Rows from a 3D modeling dataset:

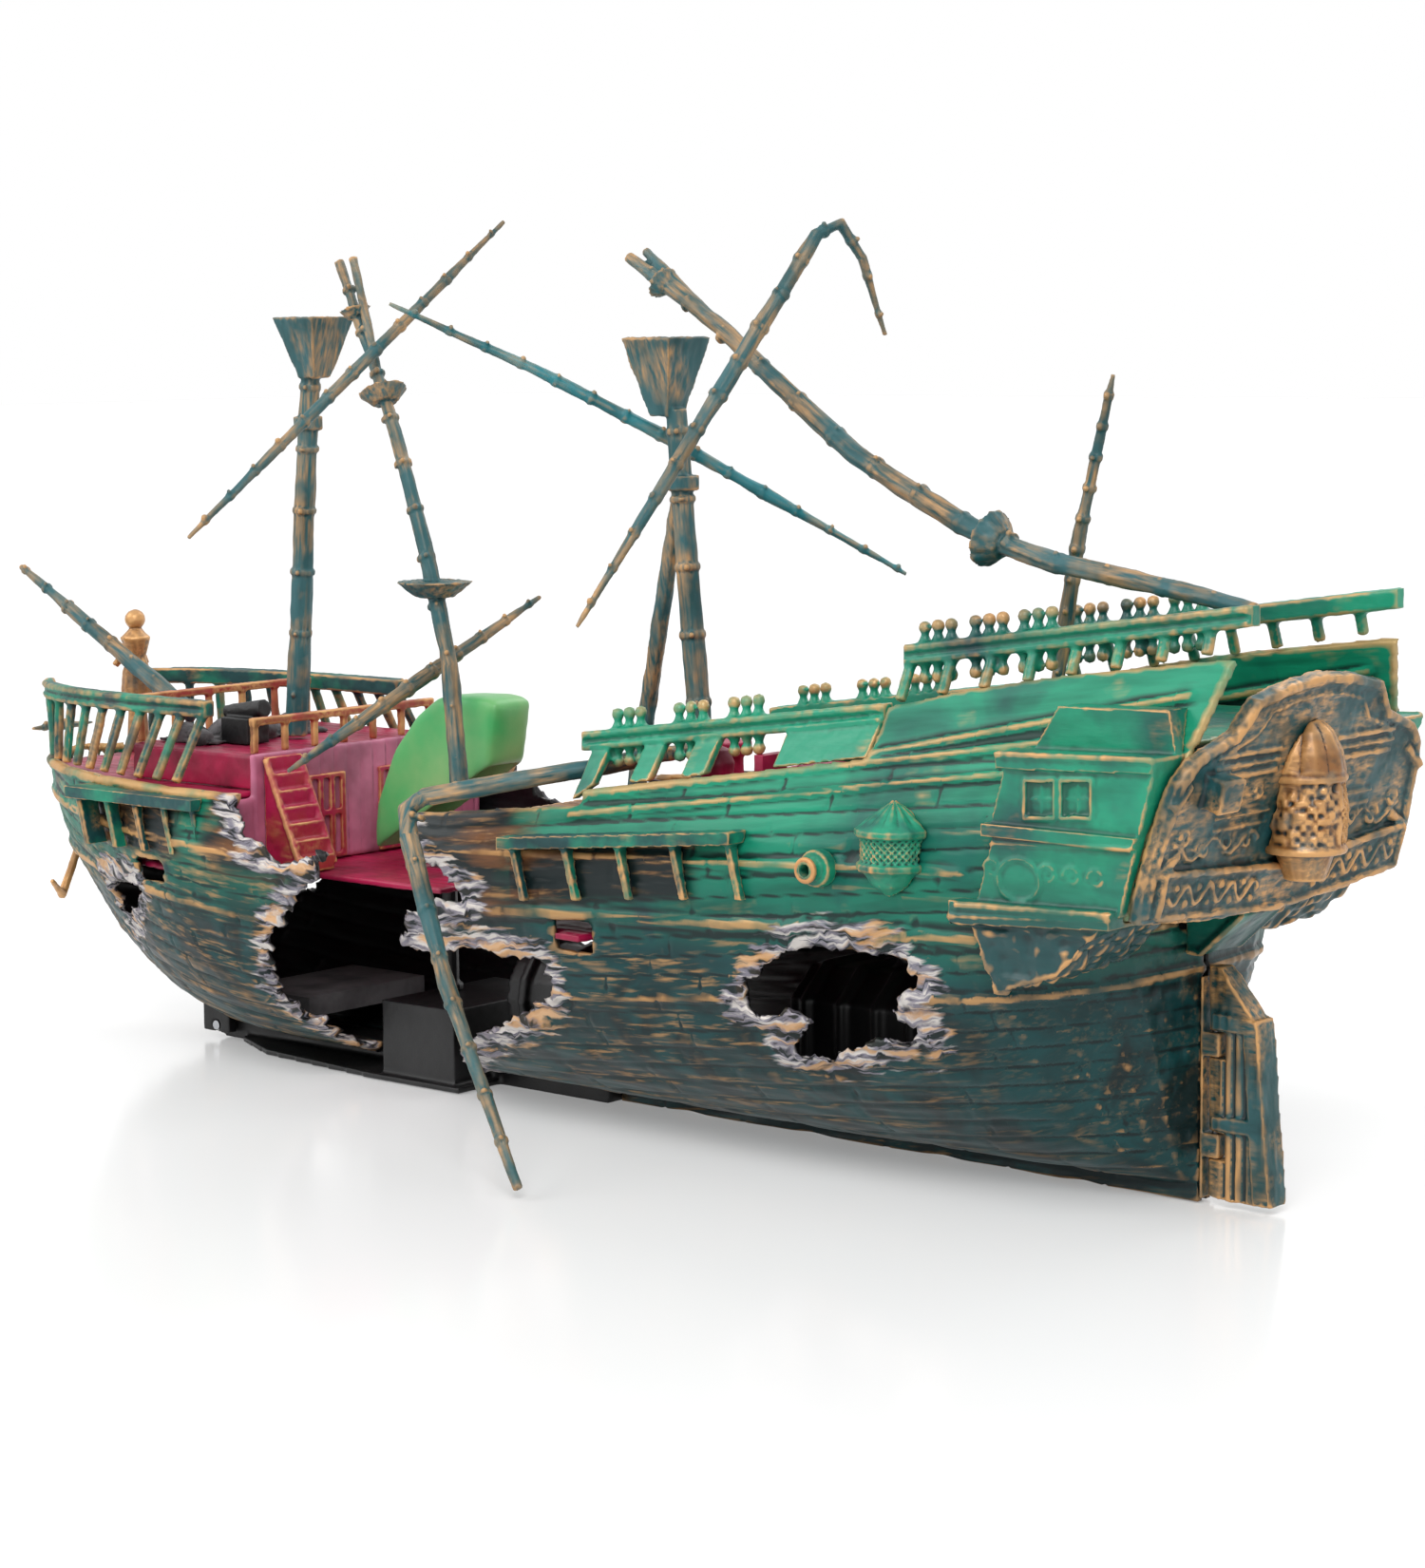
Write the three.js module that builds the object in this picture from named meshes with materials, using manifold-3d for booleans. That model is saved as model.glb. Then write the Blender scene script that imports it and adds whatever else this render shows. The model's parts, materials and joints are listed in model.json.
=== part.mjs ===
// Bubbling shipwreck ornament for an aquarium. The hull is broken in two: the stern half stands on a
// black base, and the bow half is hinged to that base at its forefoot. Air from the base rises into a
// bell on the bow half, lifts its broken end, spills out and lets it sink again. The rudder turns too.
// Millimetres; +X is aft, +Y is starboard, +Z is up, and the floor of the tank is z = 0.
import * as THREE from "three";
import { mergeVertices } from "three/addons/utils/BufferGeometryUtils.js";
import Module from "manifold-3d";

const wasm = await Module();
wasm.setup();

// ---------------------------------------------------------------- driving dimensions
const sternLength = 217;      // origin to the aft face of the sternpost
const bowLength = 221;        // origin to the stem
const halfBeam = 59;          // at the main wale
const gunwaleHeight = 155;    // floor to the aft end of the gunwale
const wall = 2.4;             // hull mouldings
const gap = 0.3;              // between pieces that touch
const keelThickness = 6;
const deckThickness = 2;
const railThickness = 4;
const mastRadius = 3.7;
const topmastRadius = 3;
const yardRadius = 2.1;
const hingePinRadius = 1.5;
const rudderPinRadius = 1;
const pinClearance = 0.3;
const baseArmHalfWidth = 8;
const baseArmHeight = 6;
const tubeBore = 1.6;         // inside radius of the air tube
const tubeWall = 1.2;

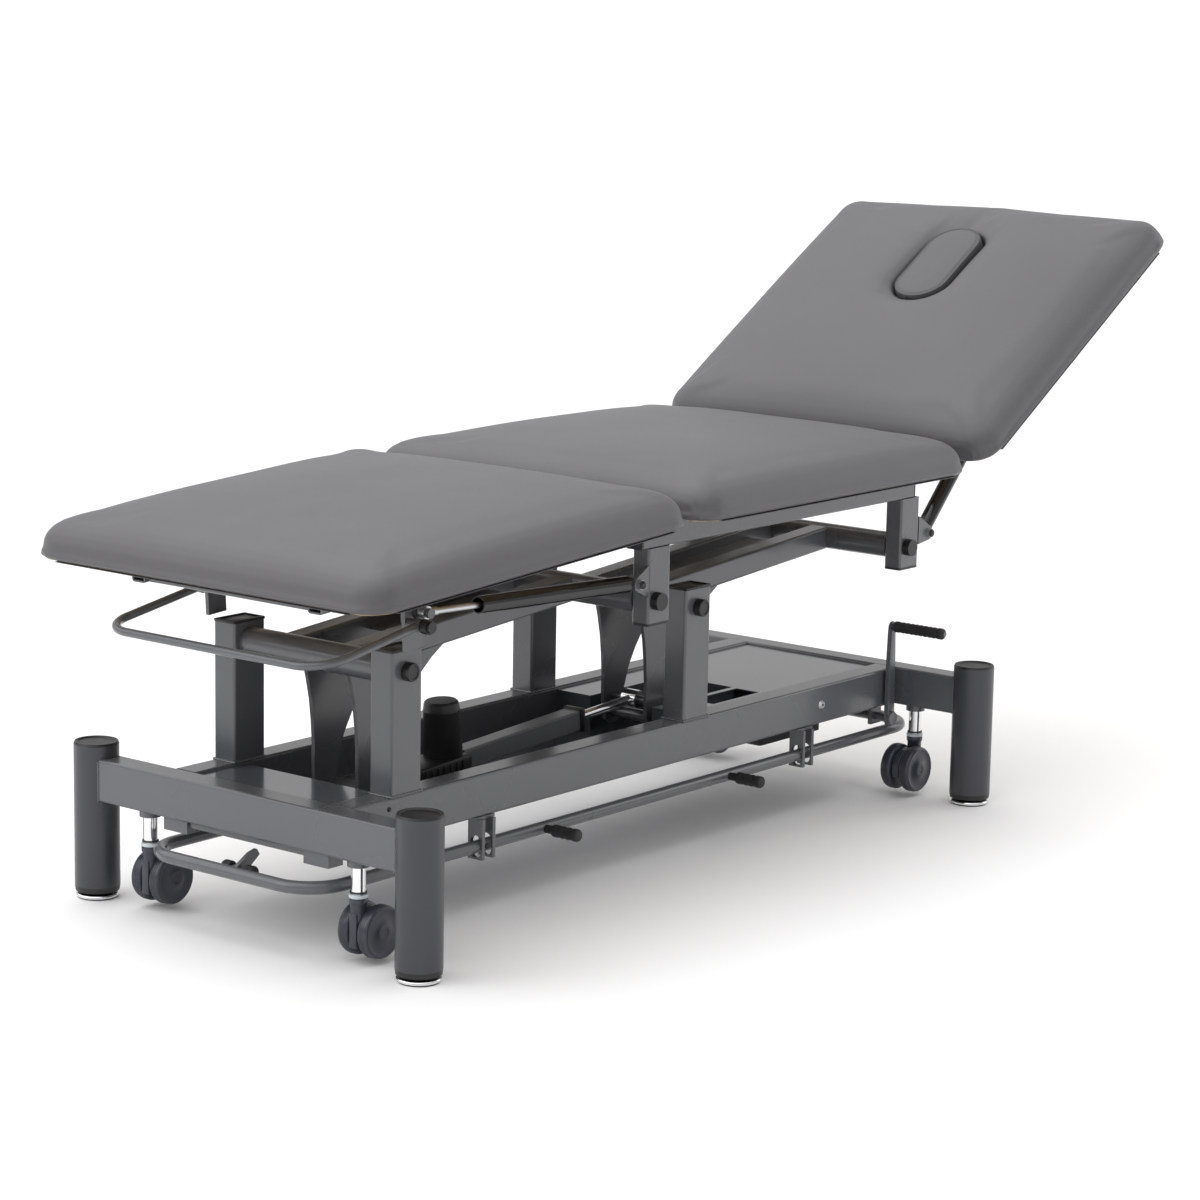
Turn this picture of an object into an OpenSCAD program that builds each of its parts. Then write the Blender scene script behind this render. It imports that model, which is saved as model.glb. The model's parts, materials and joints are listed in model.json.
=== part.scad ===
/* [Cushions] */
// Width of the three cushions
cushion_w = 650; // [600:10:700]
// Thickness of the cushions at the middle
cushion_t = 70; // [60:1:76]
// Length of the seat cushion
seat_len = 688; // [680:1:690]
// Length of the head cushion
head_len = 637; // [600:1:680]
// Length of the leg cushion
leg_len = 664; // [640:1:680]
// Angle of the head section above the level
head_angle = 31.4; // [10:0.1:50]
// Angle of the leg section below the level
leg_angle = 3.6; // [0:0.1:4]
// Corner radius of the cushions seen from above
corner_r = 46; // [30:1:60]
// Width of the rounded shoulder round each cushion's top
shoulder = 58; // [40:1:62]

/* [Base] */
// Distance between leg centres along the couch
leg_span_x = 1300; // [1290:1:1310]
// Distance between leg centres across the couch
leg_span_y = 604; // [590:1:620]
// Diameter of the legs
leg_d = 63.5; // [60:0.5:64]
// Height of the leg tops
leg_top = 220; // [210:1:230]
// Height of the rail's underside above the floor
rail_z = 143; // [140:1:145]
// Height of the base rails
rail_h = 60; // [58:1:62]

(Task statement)
In the entries above, count each line holding "imports" and report the total and nothing more.

(Worked solution)
2